It was time again to update CMake on FreeBSD. That’s always a guarantee for a good time, since there are about 2500 FreeBSD ports (software packages) that use CMake directly as their (meta-) build system. An update is a special moment to try to break them.

[13amd64-area51] [2023-03-20_22h10m35s] [parallel_build:] Queued: 1969 Built: 1359 Failed: 9    Skipped: 6    Ignored: 19   Tobuild: 576   Time: 14:47:58

It’s also a good time to keep my CPU warm, since building all those ports locally takes a while. I choose to do this as part of the update so that I don’t end up with a lengthy remote cycle: submit a proposed update to CMake, then wait for the FreeBSD build cluster to grind through it .. and then remember to check back on the results the next day. Having a build log in a konsole on my screen is more in-my-face.

Not all of the build failures (there are 9 mentioned, above) come from the CMake update itself. Some are existing problems with ports sources, or known issues when running additional checks (like I do) on ports.

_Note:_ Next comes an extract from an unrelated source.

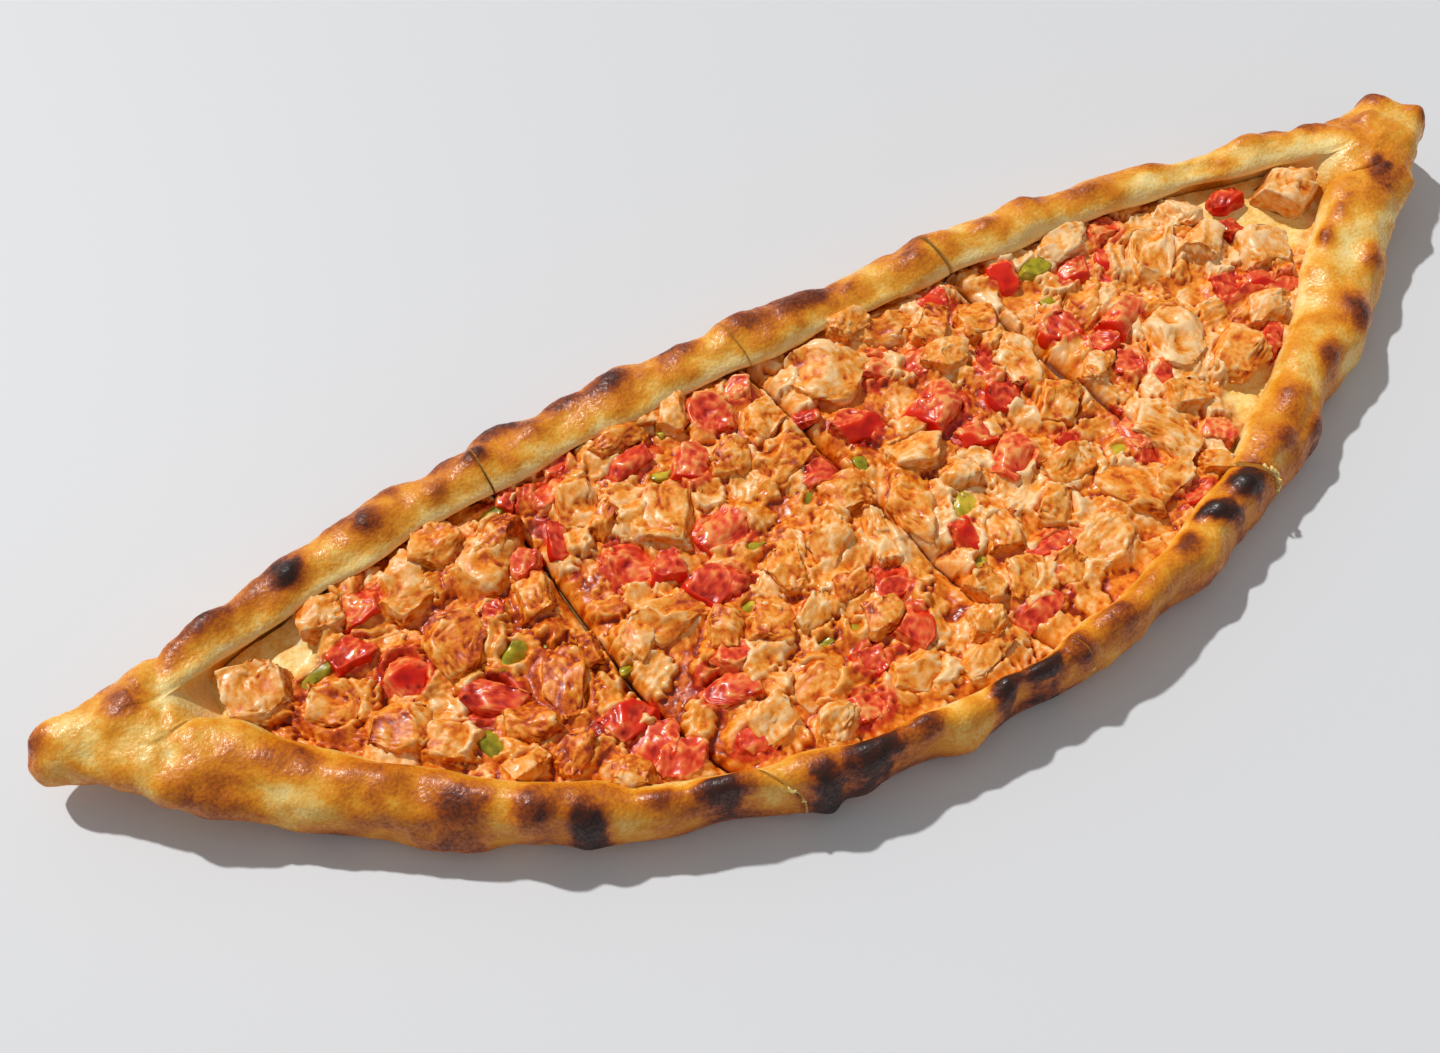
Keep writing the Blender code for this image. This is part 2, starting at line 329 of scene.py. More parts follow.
def end_rounding(x):
    """1 along the boat, falling to 0 round the end of each nose."""
    return np.sqrt(np.clip(1 - (np.maximum(0, np.abs(x) - HALF + NOSE_ROUND) / NOSE_ROUND) ** 2, 0, 1))


def half_width(x, reach, curve):
    """How far one side bulges at x. It never gets thinner than the nose."""
    share = np.minimum(1, np.abs(x) / HALF)
    return ((reach * (1 - share**curve)) ** 4 + (NOSE_HALF_WIDTH * share**2) ** 4) ** 0.25 * end_rounding(x)


def wave(x, phase):
    """The slow waviness that hands leave in a rim."""
    long_turn, short_turn = math.tau * x / LONG_WAVE, math.tau * x / SHORT_WAVE
    return 0.6 * np.sin(long_turn + phase) + 0.4 * np.sin(short_turn + 2 * phase)


def near_edge(x):
    reach = half_width(x, NEAR_REACH, 2.1)
    return SEAM - reach + 1.3 * wave(x, 0.7) * np.minimum(1, reach / 20)


def far_edge(x):
    reach = half_width(x, FAR_REACH, 2.7)
    return SEAM + reach + 0.9 * wave(x, 2.1) * np.minimum(1, reach / 20)


print(f"widest at the middle: {near_edge(0.0):.1f} to {far_edge(0.0):.1f} mm")


# %% Lips of the hollow
def openness(x):
    """1 where the rims stand apart, 0 where they have closed into a nose."""
    return 1 - step(HOLLOW_HALF - 9, HOLLOW_HALF + 4, np.abs(x))


def lip(x, widest, curves):
    """How far a rim's inner lip is from the closing line, with softly run out ends."""
    gap = widest * (1 - (np.abs(x) / HOLLOW_HALF) ** np.where(x < 0, *curves))
    return (gap + np.hypot(gap, 5)) / 2


def near_lip(x):
    return SEAM - 1 - lip(x, NEAR_OPENING, (2.3, 1.95)) + 1.3 * wave(x, 4.0) * openness(x)


def far_lip(x):
    return SEAM - 1 + lip(x, FAR_OPENING, (2.6, 3.6)) + 0.9 * wave(x, 5.2) * openness(x)


print(f"the hollow is {far_lip(0.0) - near_lip(0.0):.1f} mm wide at the middle")


# %% Heights
def lift(x):
    """Both ends curl up off the table."""
    return END_LIFT * step(LIFT_FROM, HALF, np.abs(x))


def rim_height(x, phase):
    flattened = 1 - 0.3 * step(HOLLOW_HALF, HALF, np.abs(x))
    return (RIM_HEIGHT + 0.8 * wave(x, phase)) * flattened * np.maximum(0.25, end_rounding(x))


def floor_height(x):
    """The thin floor, which rises into the crease where the rims close."""
    crease = rim_height(x, 1.0) - 0.5 - 2.0 * (1 - step(HOLLOW_HALF, HOLLOW_HALF + 12, np.abs(x)))
    return crease + (FLOOR - crease) * openness(x)


print(f"the near rim is {rim_height(0.0, 1.0):.1f} mm high at the middle")

# %% [markdown]
# ## The knife cuts
# Three cuts cross the boat and bend away at the near rim. A piece of bread or filling is laid out
# between two cuts, so its end faces follow the knife exactly and the gaps stay open.

# %% Cuts
# Each cut: x at the middle, slant, bend at the near rim, and width of the gap, in millimetres.
CUTS = [(-95.0, 8.5, 34.0, 1.2), (0.0, 13.5, 17.0, 1.0), (81.5, 20.5, 56.0, 2.6)]


def cut_side(cut, y, side):
    """x of one side of a cut at y. side is -1 for the left one and 1 for the right one."""
    middle, slant, bend, gap = cut
    share = y / 85
    width = gap * (1 - 0.5 * step(0.45, 0.85, np.abs(share)))
    return middle - slant * share + bend * np.maximum(0, -share) ** 3 + side * width / 2


def slice_limits(number, y, end):
    """Left and right x of a slice at y. end is how far the outer slices run."""
    left = -end if number == 0 else cut_side(CUTS[number - 1], y, 1)
    right = end if number == 3 else cut_side(CUTS[number], y, -1)
    return left, right


def stretch(number, count):
    """Shares from 0 to 1 along a slice, closer together at a nose."""
    even = np.linspace(0, 1, count)
    return even**1.3 if number == 0 else 1 - (1 - even) ** 1.3 if number == 3 else even


for number in range(4):
    left, right = slice_limits(number, 0.0, HALF)
    print(f"slice {number + 1} runs from {left:.1f} to {right:.1f} mm")


# %% [markdown]
# ## The rims in section
# The near rim is a fat roll that leans in over the filling, the far one a flatter flap with a thin
# overhanging lip. Each is a curve through a few points: how far across the rim, how high, and how much
# the point belongs to the floor.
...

Stuff I’ve fixed or updated in this update:

  • CMake itself, obviously
  • openkim-models (there’s some weirdness with CMAKE_SIZEOF_VOID_P)
  • libnatpmp (not CMake-related, packaging list)
  • readstat (not CMake-related, modern C style)

No-Language projects

There’s a handful of projects that do not declare a language; this is something you can do in CMake’s project() command, like so:

project(MyThing LANGUAGES CXX)

By default, C and C++ are enabled. If you list something specific, only that is enabled. And you can list NONE to get .. no languages enabled. Sometimes useful if you have to decide later what languages to support, or there’s another project() command in a subdirectory.

However, if there’s no language selected, then CMake doesn’t bother figuring out what the size of a pointer is (sizeof(void *), that is) which is normally 4 (bytes, on a 32-bit machine) or 8 (on a 64-bit machine). It’s not particularly interesting information except that there is an increasing number of libraries that keeps track of what they were compiled for (32- or 64-bit).

What happens – what happened in openkim-models – is that:

  • no language is specified, so CMAKE_SIZEOF_VOID_P is not set,
  • find_package() is called to find a dependency,
  • that dependency wants to match the installed versions of the library with the requested bit-size,
  • there is no bit-size set, and find fails.

It’s now a bit of a standard-thing-to-do when patching up CMake-time failures of arbitrary software that I don’t care about: check if there’s a language specified and if not, bung in C.

Deprecated C constructs

I spend 95% of my programming time writing C++ code, usually C++17 or later. The rest is Python. So I read a function declaration like int my_function() as “returns an int, takes no parameters”.

Turns out the C language (a different language from C++, but superficially similar) has a subtle difference between

int my_function(); /* a declaration */

and

int my_function(void); /* a prototype */

The latter explicitly says “no parameters”, the former doesn’t say anything about allowable parameters and is apparently – according to the Clang-16 error messages I was dealing with – deprecated in C:

In file included from src/readstat_bits.c:9:
  src/readstat_bits.h:10:29: error: a function declaration without
  a prototype is deprecated in all versions of C
  [-Werror,-Wstrict-prototypes]
int machine_is_little_endian();

I ended up patching readstat multiple times to catch all the cases where there isn’t a prototype. And then I submitted the patches upstream.

Takeaway

All-in-all this was a fairly “lightweight” CMake update, but it still – and every release does this – shakes out some weird-ass code that exists on the internet. And that’s fine by me, it keeps my CPU warm.